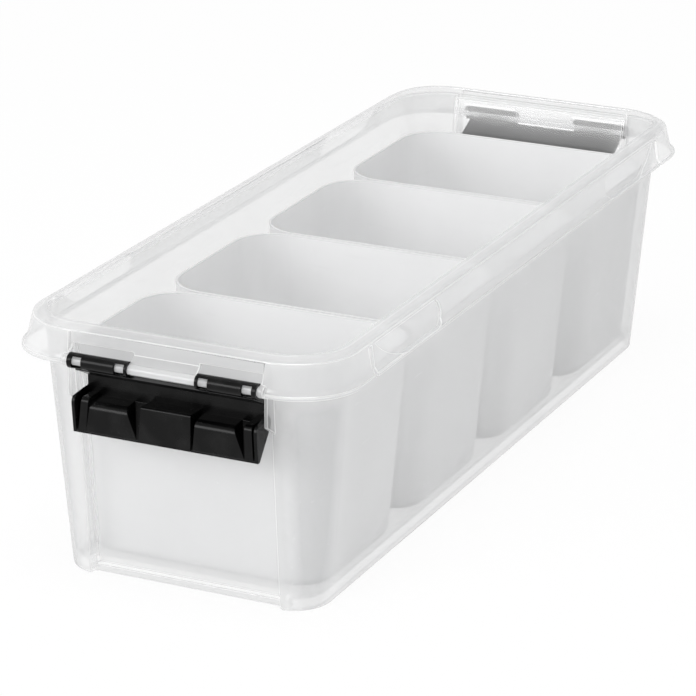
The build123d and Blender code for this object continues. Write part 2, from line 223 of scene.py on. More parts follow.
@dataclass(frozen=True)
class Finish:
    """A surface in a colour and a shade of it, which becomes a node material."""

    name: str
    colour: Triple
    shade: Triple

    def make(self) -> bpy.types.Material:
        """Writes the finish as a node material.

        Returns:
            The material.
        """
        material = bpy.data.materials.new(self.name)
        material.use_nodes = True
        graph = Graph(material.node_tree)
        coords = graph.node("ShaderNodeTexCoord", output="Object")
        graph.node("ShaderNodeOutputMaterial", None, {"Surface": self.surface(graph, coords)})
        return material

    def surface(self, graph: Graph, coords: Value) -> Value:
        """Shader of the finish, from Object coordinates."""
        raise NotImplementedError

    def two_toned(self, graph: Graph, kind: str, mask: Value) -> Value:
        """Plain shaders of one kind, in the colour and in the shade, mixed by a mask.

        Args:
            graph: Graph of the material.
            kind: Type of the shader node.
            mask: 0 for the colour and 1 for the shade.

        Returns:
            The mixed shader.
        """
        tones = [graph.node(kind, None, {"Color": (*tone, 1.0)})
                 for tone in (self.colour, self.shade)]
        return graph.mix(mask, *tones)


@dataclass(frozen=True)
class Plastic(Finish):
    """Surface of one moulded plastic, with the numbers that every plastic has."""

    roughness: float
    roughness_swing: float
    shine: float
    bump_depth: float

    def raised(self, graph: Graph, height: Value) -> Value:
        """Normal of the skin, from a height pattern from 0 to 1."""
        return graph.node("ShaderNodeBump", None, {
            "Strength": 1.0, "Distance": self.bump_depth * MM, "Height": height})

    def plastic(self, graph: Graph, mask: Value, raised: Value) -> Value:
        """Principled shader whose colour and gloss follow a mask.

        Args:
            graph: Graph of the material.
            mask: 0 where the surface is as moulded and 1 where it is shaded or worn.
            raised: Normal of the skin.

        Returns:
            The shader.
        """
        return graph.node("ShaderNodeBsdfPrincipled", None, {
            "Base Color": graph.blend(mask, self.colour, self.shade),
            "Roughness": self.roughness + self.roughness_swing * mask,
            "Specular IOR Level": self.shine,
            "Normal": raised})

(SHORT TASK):
Please print the material above exactly as it appears, from its first line through the line containing "raise NotImplementedError", inclusive, and stop there.

(SOLUTION FOR THIS EXERCISE):
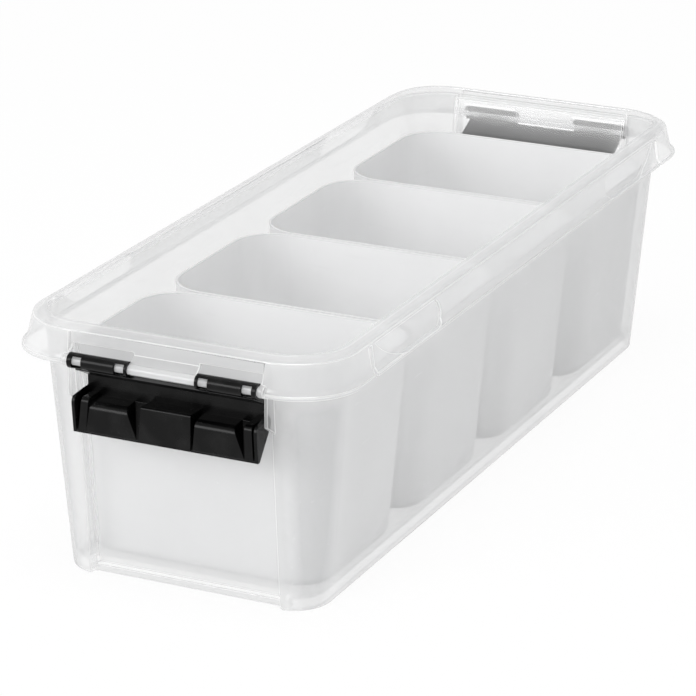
The build123d and Blender code for this object continues. Write part 2, from line 223 of scene.py on. More parts follow.
@dataclass(frozen=True)
class Finish:
    """A surface in a colour and a shade of it, which becomes a node material."""

    name: str
    colour: Triple
    shade: Triple

    def make(self) -> bpy.types.Material:
        """Writes the finish as a node material.

        Returns:
            The material.
        """
        material = bpy.data.materials.new(self.name)
        material.use_nodes = True
        graph = Graph(material.node_tree)
        coords = graph.node("ShaderNodeTexCoord", output="Object")
        graph.node("ShaderNodeOutputMaterial", None, {"Surface": self.surface(graph, coords)})
        return material

    def surface(self, graph: Graph, coords: Value) -> Value:
        """Shader of the finish, from Object coordinates."""
        raise NotImplementedError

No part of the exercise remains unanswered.